--- TASK ---
Say how many lines include the word "caption". Reply with nothing but the number.

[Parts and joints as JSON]
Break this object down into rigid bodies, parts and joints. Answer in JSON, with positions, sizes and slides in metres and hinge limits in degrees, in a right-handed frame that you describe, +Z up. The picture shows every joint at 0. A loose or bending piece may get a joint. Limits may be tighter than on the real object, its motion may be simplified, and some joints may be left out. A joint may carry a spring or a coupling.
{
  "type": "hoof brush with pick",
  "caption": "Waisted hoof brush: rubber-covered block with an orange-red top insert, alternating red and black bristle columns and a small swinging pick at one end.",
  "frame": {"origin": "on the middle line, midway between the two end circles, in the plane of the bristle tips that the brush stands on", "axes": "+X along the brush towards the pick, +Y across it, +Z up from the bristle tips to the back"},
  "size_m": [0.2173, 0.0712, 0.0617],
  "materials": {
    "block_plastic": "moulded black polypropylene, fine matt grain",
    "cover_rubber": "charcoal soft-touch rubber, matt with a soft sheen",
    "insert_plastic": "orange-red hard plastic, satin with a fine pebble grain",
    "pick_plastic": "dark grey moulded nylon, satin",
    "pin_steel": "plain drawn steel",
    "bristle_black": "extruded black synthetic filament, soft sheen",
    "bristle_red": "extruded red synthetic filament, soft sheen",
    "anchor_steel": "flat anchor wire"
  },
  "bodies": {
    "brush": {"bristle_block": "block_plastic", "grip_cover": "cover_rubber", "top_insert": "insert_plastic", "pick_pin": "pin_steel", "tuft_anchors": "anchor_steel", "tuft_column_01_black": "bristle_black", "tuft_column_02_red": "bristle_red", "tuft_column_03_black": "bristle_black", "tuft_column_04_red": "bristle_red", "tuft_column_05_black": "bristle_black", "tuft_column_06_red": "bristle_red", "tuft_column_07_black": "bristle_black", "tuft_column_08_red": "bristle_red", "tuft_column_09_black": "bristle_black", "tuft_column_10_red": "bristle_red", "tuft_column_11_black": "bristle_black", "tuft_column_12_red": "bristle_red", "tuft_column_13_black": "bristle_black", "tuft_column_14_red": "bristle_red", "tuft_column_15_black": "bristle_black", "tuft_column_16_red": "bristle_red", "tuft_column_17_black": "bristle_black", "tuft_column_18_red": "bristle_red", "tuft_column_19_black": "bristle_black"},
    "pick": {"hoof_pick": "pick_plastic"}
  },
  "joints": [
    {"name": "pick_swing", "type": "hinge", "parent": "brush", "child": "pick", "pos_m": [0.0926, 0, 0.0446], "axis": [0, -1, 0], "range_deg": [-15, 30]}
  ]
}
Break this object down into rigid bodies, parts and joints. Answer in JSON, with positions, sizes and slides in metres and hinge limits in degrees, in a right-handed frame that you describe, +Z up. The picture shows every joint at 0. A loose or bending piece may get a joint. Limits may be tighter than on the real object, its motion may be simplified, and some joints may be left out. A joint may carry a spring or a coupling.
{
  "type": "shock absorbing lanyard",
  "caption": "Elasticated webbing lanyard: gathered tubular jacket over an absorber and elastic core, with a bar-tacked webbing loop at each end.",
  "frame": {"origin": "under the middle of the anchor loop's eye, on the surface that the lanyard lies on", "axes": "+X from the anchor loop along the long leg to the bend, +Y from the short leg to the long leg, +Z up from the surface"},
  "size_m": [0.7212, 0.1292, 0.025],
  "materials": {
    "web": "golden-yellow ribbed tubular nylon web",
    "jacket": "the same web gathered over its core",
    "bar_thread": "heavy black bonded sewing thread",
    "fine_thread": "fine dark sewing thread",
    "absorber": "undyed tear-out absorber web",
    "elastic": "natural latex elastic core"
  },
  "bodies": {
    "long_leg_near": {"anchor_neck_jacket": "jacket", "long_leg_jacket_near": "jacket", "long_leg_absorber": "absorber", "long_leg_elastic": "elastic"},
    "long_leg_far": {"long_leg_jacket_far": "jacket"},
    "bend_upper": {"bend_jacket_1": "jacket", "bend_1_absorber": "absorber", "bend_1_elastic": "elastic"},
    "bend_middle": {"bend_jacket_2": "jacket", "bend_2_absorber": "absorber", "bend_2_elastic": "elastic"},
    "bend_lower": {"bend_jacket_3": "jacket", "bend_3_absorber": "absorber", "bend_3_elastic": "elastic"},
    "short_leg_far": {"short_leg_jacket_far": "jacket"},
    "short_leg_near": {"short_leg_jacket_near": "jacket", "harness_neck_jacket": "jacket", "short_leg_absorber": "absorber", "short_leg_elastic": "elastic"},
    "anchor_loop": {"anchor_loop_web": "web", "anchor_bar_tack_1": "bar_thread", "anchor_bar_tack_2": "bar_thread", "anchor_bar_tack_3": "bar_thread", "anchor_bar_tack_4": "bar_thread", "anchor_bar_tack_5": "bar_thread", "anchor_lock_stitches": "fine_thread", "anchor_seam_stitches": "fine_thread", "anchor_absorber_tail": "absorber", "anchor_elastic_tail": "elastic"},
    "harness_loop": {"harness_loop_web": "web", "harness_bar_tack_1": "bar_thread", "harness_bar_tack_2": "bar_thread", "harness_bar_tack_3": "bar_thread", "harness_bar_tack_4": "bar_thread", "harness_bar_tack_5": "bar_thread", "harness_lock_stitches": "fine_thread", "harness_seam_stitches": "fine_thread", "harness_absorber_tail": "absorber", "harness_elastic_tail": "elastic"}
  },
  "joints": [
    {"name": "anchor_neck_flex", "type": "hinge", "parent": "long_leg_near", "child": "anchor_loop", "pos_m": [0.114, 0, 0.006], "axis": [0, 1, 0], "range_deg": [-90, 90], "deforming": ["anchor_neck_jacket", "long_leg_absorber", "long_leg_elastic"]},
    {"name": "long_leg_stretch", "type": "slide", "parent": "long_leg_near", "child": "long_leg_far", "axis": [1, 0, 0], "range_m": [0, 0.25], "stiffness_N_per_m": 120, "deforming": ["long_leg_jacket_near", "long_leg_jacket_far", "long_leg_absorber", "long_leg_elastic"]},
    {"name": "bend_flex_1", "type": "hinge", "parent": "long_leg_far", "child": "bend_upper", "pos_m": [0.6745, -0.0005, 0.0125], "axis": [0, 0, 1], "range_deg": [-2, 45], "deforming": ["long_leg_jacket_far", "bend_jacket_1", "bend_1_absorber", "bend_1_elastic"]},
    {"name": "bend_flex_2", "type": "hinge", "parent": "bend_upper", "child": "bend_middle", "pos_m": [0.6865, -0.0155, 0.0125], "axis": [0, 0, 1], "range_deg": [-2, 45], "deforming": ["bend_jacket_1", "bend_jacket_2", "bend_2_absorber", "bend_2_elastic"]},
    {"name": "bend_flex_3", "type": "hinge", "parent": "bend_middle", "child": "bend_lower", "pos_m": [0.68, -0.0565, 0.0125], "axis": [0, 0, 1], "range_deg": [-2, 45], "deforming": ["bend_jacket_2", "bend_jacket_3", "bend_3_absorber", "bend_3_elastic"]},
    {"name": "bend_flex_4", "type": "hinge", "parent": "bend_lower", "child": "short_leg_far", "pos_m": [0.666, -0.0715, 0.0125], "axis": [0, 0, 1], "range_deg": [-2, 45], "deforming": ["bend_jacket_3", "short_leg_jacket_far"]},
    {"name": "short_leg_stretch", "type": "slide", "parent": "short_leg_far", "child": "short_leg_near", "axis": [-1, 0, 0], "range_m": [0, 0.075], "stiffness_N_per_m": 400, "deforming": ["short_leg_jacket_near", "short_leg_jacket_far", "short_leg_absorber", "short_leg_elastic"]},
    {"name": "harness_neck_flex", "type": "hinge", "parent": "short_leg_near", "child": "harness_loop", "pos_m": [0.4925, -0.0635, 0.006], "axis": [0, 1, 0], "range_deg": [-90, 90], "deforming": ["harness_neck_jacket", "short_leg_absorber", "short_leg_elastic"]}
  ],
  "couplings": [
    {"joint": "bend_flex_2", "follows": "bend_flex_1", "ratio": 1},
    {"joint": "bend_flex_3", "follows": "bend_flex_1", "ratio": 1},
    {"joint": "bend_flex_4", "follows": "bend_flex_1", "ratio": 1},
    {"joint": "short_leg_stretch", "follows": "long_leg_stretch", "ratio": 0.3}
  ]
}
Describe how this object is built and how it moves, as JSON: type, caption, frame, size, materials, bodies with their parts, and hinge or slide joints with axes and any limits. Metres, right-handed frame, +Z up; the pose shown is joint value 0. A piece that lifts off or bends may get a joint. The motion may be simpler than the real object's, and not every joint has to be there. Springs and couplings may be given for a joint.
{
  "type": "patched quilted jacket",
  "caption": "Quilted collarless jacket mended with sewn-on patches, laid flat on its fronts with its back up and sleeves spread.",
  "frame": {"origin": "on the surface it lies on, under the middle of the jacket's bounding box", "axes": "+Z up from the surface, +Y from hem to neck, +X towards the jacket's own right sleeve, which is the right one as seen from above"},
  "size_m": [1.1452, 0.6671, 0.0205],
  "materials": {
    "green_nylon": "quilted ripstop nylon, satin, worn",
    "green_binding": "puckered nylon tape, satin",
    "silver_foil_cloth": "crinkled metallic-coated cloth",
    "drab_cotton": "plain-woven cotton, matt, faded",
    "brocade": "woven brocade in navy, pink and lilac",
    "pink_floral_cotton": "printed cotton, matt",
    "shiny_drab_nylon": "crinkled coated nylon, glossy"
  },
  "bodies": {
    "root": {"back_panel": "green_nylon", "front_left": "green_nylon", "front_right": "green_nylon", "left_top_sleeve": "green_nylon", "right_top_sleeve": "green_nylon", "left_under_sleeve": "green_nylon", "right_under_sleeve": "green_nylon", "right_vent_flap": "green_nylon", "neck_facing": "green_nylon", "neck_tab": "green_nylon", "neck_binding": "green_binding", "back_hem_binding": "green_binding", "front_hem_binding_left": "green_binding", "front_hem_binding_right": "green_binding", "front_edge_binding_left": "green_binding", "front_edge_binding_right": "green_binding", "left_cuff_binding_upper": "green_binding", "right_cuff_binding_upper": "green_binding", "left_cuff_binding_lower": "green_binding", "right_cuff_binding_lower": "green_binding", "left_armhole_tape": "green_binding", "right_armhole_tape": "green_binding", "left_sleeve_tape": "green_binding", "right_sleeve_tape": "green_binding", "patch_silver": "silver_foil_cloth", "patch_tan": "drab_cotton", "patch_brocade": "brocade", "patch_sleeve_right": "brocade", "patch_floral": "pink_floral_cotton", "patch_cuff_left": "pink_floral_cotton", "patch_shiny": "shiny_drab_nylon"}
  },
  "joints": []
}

--- RESULT FOR THIS TASK ---
4